One of the most important lessons to come out of last week’s banking royal commission is one of the least likely to grab attention, certainly not in the way the resignation of NAB chair Ken Henry did.

It’s that, in the view of Royal Commissioner Kenneth Hayne, when all is said and done the complex patchwork of rules that regulate financial institutions can be boiled down to six simple requirements:

  • obey the law

  • do not mislead or deceive

  • act fairly

  • provide services that are fit for purpose

  • deliver services with reasonable care and skill, and

  • when acting for another, act in their best interests

Yet, under our current law, these six principles are expressed in different terms in multiple pieces of legislation that run to thousands of pages and even more regulations, at both state and federal levels.

The labyrinth is arguably unnavigable for even sophisticated parties with access to good legal advice.

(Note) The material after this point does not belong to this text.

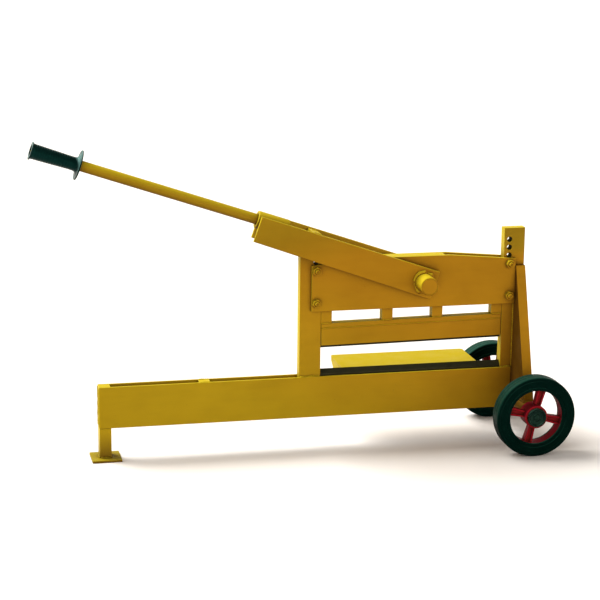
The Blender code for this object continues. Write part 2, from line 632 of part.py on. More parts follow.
def make_rim(name, hub):
    """Barrel, hub and four ridged spokes, joined into one piece."""
    barrel = [(RIM_RADIUS, RIM_HALF), (RIM_RADIUS, -RIM_HALF), (RIM_INNER, -RIM_HALF),
              (RIM_INNER, RIM_HALF)]
    rim = turned(name, barrel, RED_PAINT, hub, rotation=(0, 0, SPOKE_TURN))
    near = HUB_INNER - TRACK_HALF
    far = HUB_OUTER - TRACK_HALF
    core = [(HUB_RADIUS, far), (HUB_RADIUS, near), (HUB_BORE, near), (HUB_BORE, far)]
    hub_core = turned(name + "_core", core, None, rim)
    reach = (RIM_RADIUS + RIM_INNER) / 2
    start = (HUB_RADIUS + HUB_BORE) / 2
    rib = SPOKE_WEB / 2 - 1 * MM
    bars = (("web", -SPOKE_WEB / 2, SPOKE_WEB / 2, SPOKE_THICK), ("rib_a", rib, rib + SPOKE_RIB, SPOKE_DEEP),
            ("rib_b", -rib - SPOKE_RIB, -rib, SPOKE_DEEP))
    for i in range(4):
        angle = i * math.pi / 2
        for word, low, high, thick in bars:
            spoke = block(f"{name}_{word}_{i}", (start, low, -thick / 2), (reach, high, thick / 2), None,
                          rim, cutters)
            spoke.matrix_basis = Matrix.Rotation(angle, 4, "Z") @ spoke.matrix_basis
            combine(rim, spoke, "UNION")
    parts.objects.unlink(hub_core)
    cutters.objects.link(hub_core)
    combine(rim, hub_core, "UNION")


def make_axle():
    rod("axle", AXLE_RADIUS, -AXLE_HALF, AXLE_HALF, BRIGHT_STEEL, machine, AXLE_X, WHEEL_RADIUS)
    for word, side in SIDES:
        for name, inner, outer, radius, surface in (
                ("axle_tube_", BEAM_PLATE_OUT + GAP, HUB_INNER - GAP, AXLE_TUBE_RADIUS, PAINT),
                ("axle_ring_", HUB_OUTER + GAP, HUB_OUTER + 2 * MM, 16 * MM, BRIGHT_STEEL)):
            near, far = layer(side, inner, outer)
            ring = cut_out(name + word, circle(0, 0, radius, 32), [circle(0, 0, HUB_BORE, 32)], near, far,
                           surface, machine)
            ring.location = (AXLE_X, (near + far) / 2, WHEEL_RADIUS)


make_beam()
make_post("left_post", LEFT_POST_X, LEFT_POST_TOP, LEFT_POST_X + POST_WIDTH - HOLE_FROM_EDGE, False)
make_post("right_post", RIGHT_POST_X, RIGHT_POST_TOP, RIGHT_POST_X + HOLE_FROM_EDGE, True)
make_braces()
make_head()
make_lower_blade()
make_table()
make_lever()
make_handle()
make_cam()
make_carrier()
make_springs()
make_axle()
for side_word, side_sign in SIDES:
    make_wheel(side_word, side_sign)
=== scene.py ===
"""Looks of the hand-lever block splitter: paint, rubber, steel, weld beads and rounded edges.

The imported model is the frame. Plates and bars are shown as copies of their solids with rounded edges,
and round pieces are turned again with finer steps. The front is at -Y. Profiles, outlines and places on
the machine are given in millimetres, x from the beam's left end, y from its middle and z from the floor.
"""
import json
import math

import bmesh
import bpy
from mathutils import Matrix, Vector, noise


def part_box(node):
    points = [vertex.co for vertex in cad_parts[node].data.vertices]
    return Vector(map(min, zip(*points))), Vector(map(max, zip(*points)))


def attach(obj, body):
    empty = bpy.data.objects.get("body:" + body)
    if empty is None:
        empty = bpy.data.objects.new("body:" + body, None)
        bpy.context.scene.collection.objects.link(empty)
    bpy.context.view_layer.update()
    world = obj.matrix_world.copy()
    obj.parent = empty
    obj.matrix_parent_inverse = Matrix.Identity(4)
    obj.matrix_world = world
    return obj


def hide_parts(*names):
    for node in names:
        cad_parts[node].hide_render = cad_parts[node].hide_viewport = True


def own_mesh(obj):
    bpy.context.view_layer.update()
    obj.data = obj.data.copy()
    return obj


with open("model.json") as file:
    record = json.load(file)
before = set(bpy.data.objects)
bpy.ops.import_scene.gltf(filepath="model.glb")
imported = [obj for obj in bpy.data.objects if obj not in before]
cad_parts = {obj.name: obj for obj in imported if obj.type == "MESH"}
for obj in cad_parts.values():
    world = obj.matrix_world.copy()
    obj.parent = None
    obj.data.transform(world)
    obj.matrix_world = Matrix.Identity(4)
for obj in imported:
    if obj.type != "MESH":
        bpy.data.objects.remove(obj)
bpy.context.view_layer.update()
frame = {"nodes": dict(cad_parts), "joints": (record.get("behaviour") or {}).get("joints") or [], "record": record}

MM = 0.001
SIDES = (("front", -1), ("back", 1))
JOINTS = {joint["name"]: joint for joint in frame["joints"]}
BODY_OF = {node: body for body, nodes in frame["record"]["behaviour"]["bodies"].items() for node in nodes}
SLOT_OF = {entry["node"]: entry["material_slot"] for entry in frame["record"]["subparts"]}

PIVOT = Vector(JOINTS["lever_hinge"]["pos_m"])
LEVER_TILT = math.radians(18.8)
POLE_DROOP = math.radians(0.32)
POLE_START = 368 * MM
POLE_RISE = 22.4 * MM
BEAM_END = Vector((-494.25 * MM, 0, 0))
LEVER = Matrix.Translation(PIVOT) @ Matrix.Rotation(LEVER_TILT, 4, "Y")
POLE = (LEVER @ Matrix.Translation((-POLE_START, 0, POLE_RISE))
        @ Matrix.Rotation(-POLE_DROOP - math.pi / 2, 4, "Y"))
WHEEL = Vector(JOINTS["wheel_back_spin"]["pos_m"])      # the front wheel mirrors it

# Sizes and places on the machine, in millimetres.
BEAM_BOTTOM = 79.5
BEAM_TOP = 182.5
BEAM_RIGHT = 1035.5
POST_WIDTH = 53.5
HOLE_X = {"left_post": 529.8, "right_post": 1021.7}
HOLE_Z = [369 + 20 * i for i in range(8)]
HOLE_RADIUS = 6.5
BOLTED = (0, 4)                 # the holes, from below, that the head's bolts go through
BOLT_PLACES = [(x, HOLE_Z[i]) for x in HOLE_X.values() for i in BOLTED]
BOLT_RADIUS = 6
SHAFT_RADIUS = 22.5
PIVOT_BORE = 22.9
POLE_RADIUS = 12.9
SLEEVE_BORE = 13.2              # of the socket and the grip, round the pole
AXLE_RADIUS = 10
AXLE_BORE = 10.3


# ---- camera, floor and light --------------------------------------------------------------------
def make_camera():
    """A long lens, a little above the machine and to the left of its front."""
    azimuth, pitch, roll = (math.radians(v) for v in (-12.88, -13.47, 0.62))
    target = Vector((-4.8, -17.5, 378.4)) * MM
    distance = 4.466
    forward = Vector((-math.sin(azimuth) * math.cos(pitch), math.cos(azimuth) * math.cos(pitch),
                      math.sin(pitch)))
    right = Vector((math.cos(azimuth), math.sin(azimuth), 0))
    up = right.cross(forward)
    rolled_right = right * math.cos(roll) + up * math.sin(roll)
    rolled_up = up * math.cos(roll) - right * math.sin(roll)
    data = bpy.data.cameras.new("camera")
    data.sensor_width = 36
    data.lens = 110.4
    data.clip_end = 200
    camera = bpy.data.objects.new("camera", data)
    turn = Matrix((rolled_right, rolled_up, -forward)).transposed().to_4x4()
    camera.matrix_world = Matrix.Translation(target - forward * distance) @ turn
    bpy.context.scene.collection.objects.link(camera)
    bpy.context.scene.camera = camera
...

It wholly fails as a way of communicating the law to ordinary people, the businesses and citizens who are bank customers. It also provides an endless supply of “stall and evade” opportunities for wrongdoers who can clog up the courts with technical and strategic debates over how to interpret the labyrinth.

Legislative porridge

Even the best-intentioned plaintiff or prosecutor can end up pleading every possible permutation of the law to try and cover all bases.

The inevitable result is to “delay the proceeding and increase legal expenses”, in the words of a recent Federal Court judgement.

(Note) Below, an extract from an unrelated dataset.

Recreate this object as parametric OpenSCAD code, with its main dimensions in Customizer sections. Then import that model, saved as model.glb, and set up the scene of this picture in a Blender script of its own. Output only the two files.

Take the core prohibition of “misleading or deceptive” conduct.

Research conducted at Melbourne Law School finds the same prohibition in slightly different forms, with different requirements, different defences, and different remedies and penalties in more than 30 pieces of state and federal legislation.

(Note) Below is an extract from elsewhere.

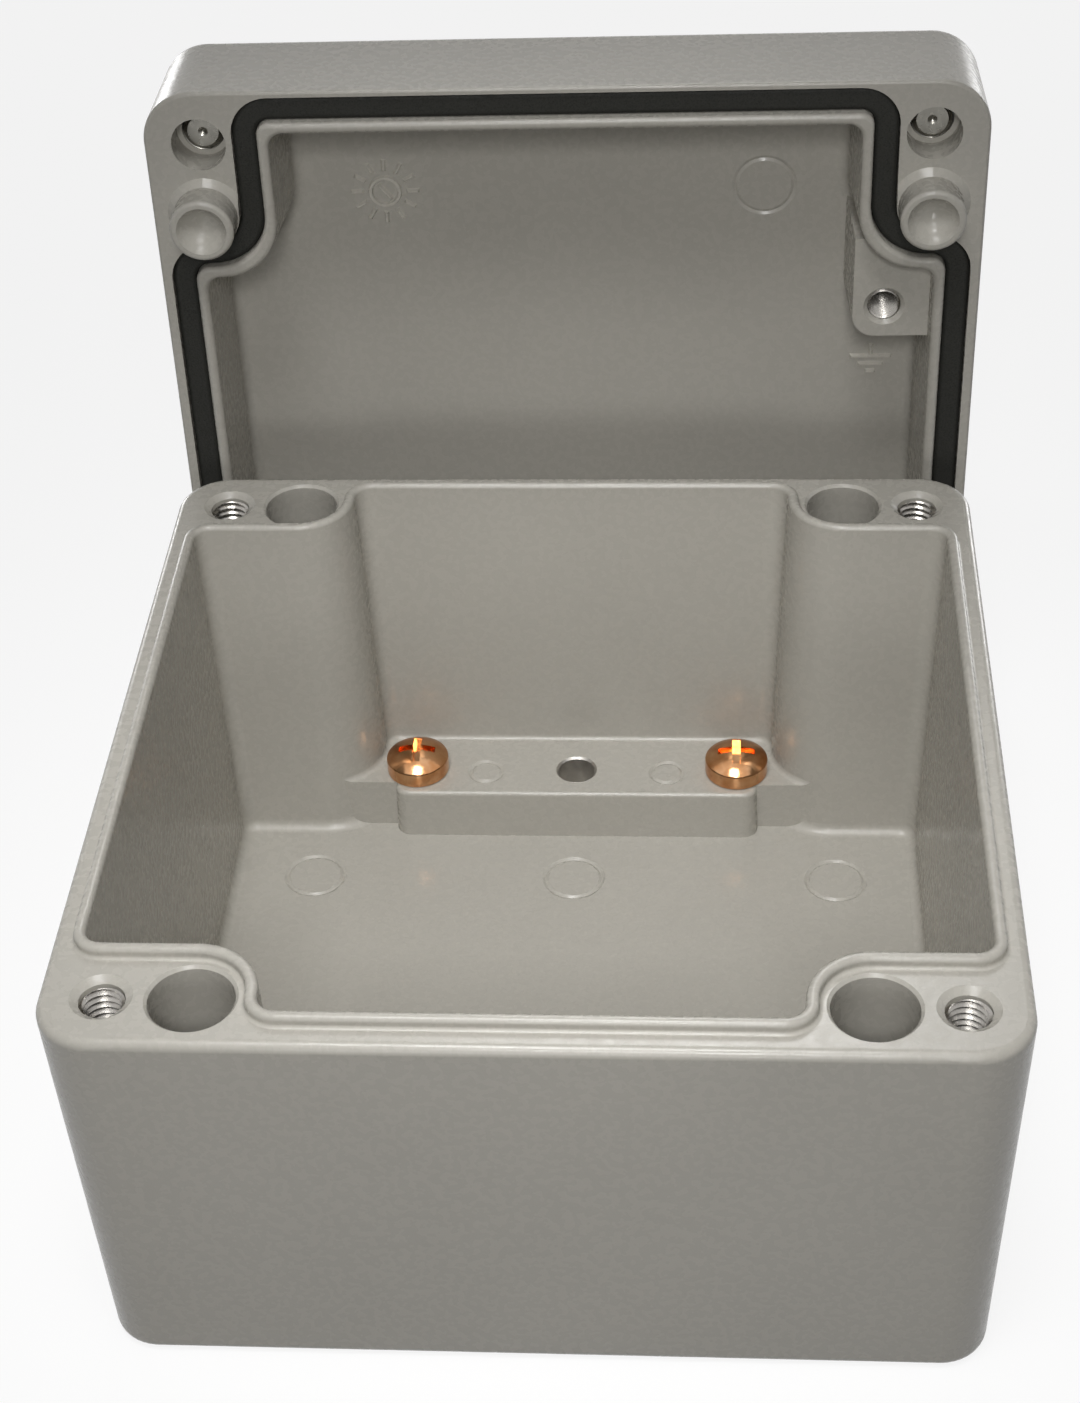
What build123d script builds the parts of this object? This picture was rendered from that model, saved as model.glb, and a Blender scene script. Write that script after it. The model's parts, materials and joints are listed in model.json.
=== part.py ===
from build123d import *
import os
from math import radians, sin, cos, tan

# Die cast aluminium box: a painted base casting, and its lid casting taken off and stood behind it.
# Frame: X to the right, Y to the back, Z up. The origin is the middle of the base's underside.
# The lid is modelled shut, above the sealing plane at z = 0, and is then stood up by lid_pose().

# Outer form of both castings
box_width = 120.0
box_depth = 122.0
base_height = 60.0
lid_height = 20.0
corner_radius = 7.6
foot_corner_radius = 6.4
base_draft = 1.9
lid_draft = 1.0
bottom_edge_radius = 1.8
base_rim_radius = 1.2
lid_edge_radius = 2.2
lid_rim_radius = 0.5

# Seal line: the notched outline that the tongue, the groove, the gasket and both hollows follow
seal_inset_x = 3.1
seal_inset_y = 3.7
notch_wall = 7.05
seal_corner_radius = 3.5
notch_radius = 7.0
notch_foot_radius = 3.8
least_radius = 0.9
straight_between_arcs = 0.2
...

The result has been described by another Federal Court judge as a “legislative porridge”.

For many Australians it makes the use of the courts to resolve financial disputes with banks and insurance companies simply not possible.

As a result, we have developed a parallel “soft law”, that doesn’t work badly.

The Banking Code of Practice sets out what banks should do and the Financial Complaints Authority resolves disputes.

The Authority’s guiding principle is as simple as could be – that its decision be fair in all the circumstances.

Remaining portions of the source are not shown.